Shingles of size 2 : please divide, divide _, _ sentence, sentence _, _ biword, biword shingles (assuming that "this, "into" are stopwords)
I would like to eliminate those shingles with the filler tokens, i.e. my desired output contains only: please divide, biword shingles.
I've a dedicated field for facets with shingles up to 4-grams. Due to these stopwords, all the facet constraints (or values) look useless with those fillers like "divide _ sentence _"
Please could you guide me.
Using Solr 4.4.
UPDATE
I thought of setting enablePositionIncrement to false in StopFilter configuration. Not sure whether that solves the problem or not but Lucene 4.4 doesn't support that anymore.
Add PatternReplaceFilterFactory
in your analyzer chain after ShingleFilterFactory
. Replace all Token containing filler token with empty string i.e. "".

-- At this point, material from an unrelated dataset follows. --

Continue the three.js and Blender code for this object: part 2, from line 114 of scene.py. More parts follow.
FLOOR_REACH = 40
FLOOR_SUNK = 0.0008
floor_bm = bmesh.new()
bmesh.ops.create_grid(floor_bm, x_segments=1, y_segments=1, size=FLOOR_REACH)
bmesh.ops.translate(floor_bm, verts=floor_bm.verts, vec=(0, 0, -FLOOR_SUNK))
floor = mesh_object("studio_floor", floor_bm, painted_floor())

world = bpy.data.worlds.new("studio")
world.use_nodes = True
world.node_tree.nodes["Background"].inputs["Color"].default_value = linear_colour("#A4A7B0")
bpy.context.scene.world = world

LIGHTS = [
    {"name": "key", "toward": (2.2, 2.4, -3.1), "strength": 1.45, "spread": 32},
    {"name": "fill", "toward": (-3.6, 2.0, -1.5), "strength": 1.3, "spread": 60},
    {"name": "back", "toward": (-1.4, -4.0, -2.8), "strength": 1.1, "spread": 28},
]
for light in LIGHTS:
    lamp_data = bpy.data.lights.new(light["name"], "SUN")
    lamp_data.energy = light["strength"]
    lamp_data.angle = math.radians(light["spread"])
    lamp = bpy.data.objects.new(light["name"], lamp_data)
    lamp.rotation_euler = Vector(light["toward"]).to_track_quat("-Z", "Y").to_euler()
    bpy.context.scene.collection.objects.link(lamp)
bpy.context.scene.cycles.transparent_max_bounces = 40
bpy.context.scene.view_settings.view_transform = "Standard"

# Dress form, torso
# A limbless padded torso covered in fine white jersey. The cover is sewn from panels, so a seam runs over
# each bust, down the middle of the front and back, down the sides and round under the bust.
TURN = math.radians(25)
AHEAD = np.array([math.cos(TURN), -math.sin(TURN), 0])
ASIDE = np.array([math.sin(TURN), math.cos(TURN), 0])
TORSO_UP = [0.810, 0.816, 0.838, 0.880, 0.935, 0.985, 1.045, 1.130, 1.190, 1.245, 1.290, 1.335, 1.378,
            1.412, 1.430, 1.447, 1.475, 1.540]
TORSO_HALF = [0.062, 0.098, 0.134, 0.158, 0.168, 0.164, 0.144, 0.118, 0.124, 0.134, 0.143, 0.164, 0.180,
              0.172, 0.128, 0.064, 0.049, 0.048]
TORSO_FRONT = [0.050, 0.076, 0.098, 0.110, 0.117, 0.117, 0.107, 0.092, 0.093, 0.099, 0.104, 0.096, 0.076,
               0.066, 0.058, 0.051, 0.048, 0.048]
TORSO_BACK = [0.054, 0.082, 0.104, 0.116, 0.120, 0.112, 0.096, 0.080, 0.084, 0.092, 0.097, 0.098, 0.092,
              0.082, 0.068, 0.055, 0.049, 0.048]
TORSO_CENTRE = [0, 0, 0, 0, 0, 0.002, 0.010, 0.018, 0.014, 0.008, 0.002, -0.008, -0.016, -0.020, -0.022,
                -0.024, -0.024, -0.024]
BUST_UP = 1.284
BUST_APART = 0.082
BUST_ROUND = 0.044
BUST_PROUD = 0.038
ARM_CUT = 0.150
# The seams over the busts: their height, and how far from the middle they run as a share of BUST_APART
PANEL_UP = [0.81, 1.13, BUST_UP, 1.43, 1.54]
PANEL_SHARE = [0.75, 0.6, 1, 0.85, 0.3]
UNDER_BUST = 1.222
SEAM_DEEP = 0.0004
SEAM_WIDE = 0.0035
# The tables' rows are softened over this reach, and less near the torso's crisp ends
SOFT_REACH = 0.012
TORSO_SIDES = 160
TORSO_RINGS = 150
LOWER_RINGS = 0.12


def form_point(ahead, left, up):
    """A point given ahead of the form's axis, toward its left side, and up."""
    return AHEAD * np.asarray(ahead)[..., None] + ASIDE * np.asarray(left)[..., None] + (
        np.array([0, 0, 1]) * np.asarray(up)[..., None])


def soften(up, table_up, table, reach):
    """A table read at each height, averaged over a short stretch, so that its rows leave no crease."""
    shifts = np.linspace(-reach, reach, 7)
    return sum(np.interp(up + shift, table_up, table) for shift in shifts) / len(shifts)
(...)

This may solve your problem temporarily but for permanent solution have to write your own analyzer or customize ShingleFilter.
Sample FieldType:
<fieldType name="text_general_shingle" class="solr.TextField" positionIncrementGap="100">
<analyzer>
<tokenizer class="solr.StandardTokenizerFactory"/>
<filter class="solr.StopFilterFactory" ignoreCase="true" words="stopwords.txt" />
<filter class="solr.LowerCaseFilterFactory"/>
<filter class="solr.ShingleFilterFactory" maxShingleSize="3" outputUnigrams="true"/>
<filter class="solr.PatternReplaceFilterFactory" pattern=".*_.*" replacement=""/>
</analyzer>
</fieldType>
PositionFilter
should do the job. It is deprecated (see the Lucene documentation, for why), but it should work.
...
<filter class="solr.LowerCaseFilterFactory"/>
<filter class="solr.PositionFilterFactory" positionIncrement="1"/>
<filter class="solr.ShingleFilterFactory" maxShingleSize="3" outputUnigrams="true"/>
Make sure you apply it at both query and index time, of course.

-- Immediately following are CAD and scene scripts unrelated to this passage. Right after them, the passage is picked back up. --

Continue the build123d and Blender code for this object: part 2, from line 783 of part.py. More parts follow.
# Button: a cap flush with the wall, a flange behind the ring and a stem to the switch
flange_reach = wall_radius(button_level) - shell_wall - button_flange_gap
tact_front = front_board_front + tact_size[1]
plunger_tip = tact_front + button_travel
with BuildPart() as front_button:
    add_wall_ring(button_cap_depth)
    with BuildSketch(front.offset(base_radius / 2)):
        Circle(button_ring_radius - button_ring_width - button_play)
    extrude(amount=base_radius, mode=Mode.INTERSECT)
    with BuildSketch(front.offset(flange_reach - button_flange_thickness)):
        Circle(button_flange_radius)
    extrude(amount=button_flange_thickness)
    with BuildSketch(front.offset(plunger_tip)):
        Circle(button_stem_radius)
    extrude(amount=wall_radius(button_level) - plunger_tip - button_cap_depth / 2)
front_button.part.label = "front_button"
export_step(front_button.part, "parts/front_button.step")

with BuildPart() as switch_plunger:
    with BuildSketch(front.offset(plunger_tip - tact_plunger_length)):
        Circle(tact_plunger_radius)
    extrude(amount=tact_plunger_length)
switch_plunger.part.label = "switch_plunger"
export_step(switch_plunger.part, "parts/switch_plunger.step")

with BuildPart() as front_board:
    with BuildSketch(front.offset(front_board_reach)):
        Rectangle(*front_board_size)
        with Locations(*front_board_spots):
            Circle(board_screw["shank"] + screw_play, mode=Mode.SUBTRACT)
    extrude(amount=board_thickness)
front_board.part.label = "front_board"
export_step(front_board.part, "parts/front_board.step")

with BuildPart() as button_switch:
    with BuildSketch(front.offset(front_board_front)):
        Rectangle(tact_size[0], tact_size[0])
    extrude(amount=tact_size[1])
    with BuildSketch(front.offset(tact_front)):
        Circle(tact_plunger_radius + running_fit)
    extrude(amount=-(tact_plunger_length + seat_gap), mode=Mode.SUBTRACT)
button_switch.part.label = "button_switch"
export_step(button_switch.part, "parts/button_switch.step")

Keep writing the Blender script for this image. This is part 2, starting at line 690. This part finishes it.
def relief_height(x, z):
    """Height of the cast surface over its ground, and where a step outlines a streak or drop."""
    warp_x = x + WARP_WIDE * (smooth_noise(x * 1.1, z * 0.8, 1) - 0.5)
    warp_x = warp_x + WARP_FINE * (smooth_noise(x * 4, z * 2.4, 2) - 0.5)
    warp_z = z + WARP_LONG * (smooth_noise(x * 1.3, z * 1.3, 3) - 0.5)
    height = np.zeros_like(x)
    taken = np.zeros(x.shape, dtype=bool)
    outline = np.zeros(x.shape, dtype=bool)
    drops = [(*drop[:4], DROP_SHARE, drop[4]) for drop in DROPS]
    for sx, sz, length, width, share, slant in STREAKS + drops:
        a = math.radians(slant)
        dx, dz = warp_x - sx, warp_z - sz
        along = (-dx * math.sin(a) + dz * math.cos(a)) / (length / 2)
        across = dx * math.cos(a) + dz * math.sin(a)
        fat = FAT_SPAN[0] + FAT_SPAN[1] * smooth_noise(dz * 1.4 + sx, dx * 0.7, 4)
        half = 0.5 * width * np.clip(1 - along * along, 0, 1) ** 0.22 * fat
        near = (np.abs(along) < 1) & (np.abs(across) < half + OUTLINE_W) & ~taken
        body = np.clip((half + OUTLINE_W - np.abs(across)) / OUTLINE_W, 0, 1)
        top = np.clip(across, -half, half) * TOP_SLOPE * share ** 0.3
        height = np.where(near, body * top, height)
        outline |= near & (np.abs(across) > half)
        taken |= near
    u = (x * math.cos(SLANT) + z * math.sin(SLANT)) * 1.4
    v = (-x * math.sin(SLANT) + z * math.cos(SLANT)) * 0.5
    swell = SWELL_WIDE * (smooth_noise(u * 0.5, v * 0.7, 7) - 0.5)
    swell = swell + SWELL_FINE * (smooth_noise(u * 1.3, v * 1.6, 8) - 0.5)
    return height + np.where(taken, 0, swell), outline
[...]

That said, are you sure you need this? Since the positionIncrements should be applied in similar ways at query and index time, having them will generally be helpful. Are you seeing particular problems when querying the index? Or just seeing strange things in debug output?
In Solr 4.7 release, you have the option to override the default filler token of "_". You could set it to an empty space. The configuration will be like :
<filter class="solr.ShingleFilterFactory" maxShingleSize="3" outputUnigrams="true" fillerToken=""/>